- [Data segment]:
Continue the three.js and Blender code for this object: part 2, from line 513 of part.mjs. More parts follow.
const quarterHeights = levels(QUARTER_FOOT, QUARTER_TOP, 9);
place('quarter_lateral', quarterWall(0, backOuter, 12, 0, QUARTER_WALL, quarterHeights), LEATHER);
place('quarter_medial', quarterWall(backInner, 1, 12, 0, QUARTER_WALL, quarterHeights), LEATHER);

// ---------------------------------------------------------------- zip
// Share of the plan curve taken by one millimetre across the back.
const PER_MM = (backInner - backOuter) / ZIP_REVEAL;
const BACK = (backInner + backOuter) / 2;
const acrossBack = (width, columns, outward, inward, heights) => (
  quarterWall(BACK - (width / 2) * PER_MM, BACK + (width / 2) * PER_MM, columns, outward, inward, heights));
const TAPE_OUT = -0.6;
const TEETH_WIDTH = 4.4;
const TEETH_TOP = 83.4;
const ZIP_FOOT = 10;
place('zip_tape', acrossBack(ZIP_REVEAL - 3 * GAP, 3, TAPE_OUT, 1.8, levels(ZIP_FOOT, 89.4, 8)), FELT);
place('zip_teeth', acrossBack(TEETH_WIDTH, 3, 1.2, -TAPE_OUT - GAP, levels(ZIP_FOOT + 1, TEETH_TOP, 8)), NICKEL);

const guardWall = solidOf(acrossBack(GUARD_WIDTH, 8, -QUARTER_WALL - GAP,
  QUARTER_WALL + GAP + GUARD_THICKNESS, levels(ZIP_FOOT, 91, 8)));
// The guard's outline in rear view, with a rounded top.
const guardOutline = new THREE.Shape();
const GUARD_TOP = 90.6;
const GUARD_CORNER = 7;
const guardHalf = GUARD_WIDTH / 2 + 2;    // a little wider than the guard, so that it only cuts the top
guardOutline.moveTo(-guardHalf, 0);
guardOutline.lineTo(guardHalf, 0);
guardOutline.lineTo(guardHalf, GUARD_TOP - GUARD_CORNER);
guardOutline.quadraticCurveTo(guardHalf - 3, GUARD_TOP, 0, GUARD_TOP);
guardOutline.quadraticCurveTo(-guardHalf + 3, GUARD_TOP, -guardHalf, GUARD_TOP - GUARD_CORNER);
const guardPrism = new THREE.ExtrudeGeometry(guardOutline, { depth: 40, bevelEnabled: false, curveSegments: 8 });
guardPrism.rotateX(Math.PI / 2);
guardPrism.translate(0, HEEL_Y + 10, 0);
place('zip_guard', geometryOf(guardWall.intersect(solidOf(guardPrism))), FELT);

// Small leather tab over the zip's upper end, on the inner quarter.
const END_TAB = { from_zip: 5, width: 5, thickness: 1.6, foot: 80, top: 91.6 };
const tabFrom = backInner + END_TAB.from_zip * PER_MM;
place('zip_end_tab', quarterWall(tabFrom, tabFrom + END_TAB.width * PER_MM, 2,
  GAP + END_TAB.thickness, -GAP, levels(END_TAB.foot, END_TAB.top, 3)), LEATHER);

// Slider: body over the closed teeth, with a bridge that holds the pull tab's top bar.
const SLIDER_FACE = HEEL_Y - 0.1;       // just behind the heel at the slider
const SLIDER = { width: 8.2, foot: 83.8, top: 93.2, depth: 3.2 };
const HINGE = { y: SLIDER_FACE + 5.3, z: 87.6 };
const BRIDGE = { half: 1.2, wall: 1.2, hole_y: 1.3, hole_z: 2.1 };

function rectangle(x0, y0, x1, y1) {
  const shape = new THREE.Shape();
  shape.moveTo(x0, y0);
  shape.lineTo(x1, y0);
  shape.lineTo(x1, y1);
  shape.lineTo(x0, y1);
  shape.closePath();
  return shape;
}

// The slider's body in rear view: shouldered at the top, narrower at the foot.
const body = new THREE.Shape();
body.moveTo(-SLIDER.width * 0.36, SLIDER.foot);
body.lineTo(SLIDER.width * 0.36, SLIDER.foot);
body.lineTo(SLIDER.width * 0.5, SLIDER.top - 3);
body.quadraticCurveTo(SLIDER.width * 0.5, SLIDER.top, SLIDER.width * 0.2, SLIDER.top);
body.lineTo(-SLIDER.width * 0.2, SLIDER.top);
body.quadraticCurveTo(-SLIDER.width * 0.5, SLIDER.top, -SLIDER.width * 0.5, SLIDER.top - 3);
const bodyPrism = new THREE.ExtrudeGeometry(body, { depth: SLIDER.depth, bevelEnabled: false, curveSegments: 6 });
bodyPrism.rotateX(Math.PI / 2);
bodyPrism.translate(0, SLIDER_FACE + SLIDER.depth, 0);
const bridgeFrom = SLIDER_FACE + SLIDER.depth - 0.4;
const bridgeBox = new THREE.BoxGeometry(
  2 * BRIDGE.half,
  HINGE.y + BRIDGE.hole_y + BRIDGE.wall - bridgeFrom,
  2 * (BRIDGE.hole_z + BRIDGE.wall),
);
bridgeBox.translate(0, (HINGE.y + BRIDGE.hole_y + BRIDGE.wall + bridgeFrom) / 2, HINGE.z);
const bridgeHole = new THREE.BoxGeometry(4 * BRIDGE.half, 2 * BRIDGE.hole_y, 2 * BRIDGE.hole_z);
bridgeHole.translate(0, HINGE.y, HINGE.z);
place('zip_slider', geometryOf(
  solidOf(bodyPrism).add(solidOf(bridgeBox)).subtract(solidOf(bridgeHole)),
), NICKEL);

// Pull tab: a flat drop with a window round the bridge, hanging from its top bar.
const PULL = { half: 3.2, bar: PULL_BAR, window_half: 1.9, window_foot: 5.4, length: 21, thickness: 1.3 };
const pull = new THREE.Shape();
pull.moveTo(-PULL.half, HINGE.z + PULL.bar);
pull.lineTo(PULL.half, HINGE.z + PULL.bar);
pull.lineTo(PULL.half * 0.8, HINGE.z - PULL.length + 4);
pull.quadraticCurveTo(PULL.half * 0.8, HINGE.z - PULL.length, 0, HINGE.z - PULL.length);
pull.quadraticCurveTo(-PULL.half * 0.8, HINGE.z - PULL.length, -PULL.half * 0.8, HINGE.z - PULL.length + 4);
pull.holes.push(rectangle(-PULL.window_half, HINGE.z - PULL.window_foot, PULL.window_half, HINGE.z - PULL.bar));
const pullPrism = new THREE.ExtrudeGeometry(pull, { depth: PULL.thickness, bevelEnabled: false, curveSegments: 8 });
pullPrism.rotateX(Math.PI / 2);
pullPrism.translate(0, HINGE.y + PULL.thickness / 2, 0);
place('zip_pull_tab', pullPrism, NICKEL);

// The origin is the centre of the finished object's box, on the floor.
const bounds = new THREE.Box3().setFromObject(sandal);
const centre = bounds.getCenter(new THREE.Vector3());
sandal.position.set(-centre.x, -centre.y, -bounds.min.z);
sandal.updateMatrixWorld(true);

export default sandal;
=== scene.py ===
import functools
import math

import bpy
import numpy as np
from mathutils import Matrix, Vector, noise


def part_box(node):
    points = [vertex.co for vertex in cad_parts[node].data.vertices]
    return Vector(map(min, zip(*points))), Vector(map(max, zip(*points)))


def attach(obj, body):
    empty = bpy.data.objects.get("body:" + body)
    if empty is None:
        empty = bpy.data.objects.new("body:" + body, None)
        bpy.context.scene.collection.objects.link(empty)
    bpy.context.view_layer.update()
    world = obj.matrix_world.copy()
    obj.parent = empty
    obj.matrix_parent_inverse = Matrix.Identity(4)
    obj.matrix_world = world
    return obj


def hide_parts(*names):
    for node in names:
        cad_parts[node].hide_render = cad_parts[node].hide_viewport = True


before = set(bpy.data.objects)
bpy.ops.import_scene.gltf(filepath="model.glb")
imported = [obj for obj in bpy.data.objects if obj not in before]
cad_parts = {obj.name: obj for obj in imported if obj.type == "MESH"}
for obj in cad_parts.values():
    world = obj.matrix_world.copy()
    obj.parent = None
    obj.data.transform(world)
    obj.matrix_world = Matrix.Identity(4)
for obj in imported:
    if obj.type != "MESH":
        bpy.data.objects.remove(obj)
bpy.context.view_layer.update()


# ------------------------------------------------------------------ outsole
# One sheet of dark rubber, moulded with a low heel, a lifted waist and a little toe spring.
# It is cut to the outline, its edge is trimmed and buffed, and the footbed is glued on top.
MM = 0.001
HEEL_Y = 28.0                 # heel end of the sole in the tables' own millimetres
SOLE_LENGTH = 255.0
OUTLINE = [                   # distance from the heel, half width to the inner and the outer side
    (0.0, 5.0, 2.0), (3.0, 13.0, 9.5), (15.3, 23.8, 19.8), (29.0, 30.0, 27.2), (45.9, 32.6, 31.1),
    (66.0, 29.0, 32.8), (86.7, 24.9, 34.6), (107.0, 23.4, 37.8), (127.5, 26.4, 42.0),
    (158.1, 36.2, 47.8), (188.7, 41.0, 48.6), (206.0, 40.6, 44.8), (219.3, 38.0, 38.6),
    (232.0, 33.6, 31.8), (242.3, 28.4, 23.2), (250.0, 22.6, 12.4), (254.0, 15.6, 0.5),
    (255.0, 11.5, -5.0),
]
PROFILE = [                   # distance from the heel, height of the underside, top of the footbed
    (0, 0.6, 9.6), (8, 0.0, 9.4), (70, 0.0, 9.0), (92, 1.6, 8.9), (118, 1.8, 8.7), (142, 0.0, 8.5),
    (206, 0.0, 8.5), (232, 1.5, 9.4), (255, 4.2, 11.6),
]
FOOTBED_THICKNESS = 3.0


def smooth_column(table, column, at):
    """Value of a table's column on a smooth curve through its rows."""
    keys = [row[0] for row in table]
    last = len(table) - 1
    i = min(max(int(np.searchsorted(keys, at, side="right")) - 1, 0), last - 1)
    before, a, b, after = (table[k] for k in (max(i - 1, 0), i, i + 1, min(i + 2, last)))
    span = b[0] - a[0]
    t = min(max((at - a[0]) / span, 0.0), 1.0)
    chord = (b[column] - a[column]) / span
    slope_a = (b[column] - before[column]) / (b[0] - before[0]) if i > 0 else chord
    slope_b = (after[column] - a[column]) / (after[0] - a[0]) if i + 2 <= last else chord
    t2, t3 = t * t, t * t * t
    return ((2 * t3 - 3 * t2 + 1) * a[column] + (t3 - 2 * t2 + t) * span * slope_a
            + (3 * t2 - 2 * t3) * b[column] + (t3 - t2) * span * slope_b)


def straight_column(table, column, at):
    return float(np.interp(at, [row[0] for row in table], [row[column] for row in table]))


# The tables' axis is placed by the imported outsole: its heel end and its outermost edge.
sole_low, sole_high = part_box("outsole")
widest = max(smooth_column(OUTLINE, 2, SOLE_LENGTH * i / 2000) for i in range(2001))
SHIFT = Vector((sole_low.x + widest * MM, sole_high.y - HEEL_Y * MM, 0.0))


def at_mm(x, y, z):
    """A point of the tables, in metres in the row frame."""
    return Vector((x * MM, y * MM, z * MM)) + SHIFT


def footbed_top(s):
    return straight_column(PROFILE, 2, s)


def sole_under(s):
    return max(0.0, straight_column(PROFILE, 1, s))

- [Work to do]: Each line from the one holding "on the floor." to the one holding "for node in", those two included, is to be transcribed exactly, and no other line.

- [Solution below]:
// The origin is the centre of the finished object's box, on the floor.
const bounds = new THREE.Box3().setFromObject(sandal);
const centre = bounds.getCenter(new THREE.Vector3());
sandal.position.set(-centre.x, -centre.y, -bounds.min.z);
sandal.updateMatrixWorld(true);

export default sandal;
=== scene.py ===
import functools
import math

import bpy
import numpy as np
from mathutils import Matrix, Vector, noise


def part_box(node):
    points = [vertex.co for vertex in cad_parts[node].data.vertices]
    return Vector(map(min, zip(*points))), Vector(map(max, zip(*points)))


def attach(obj, body):
    empty = bpy.data.objects.get("body:" + body)
    if empty is None:
        empty = bpy.data.objects.new("body:" + body, None)
        bpy.context.scene.collection.objects.link(empty)
    bpy.context.view_layer.update()
    world = obj.matrix_world.copy()
    obj.parent = empty
    obj.matrix_parent_inverse = Matrix.Identity(4)
    obj.matrix_world = world
    return obj


def hide_parts(*names):
    for node in names:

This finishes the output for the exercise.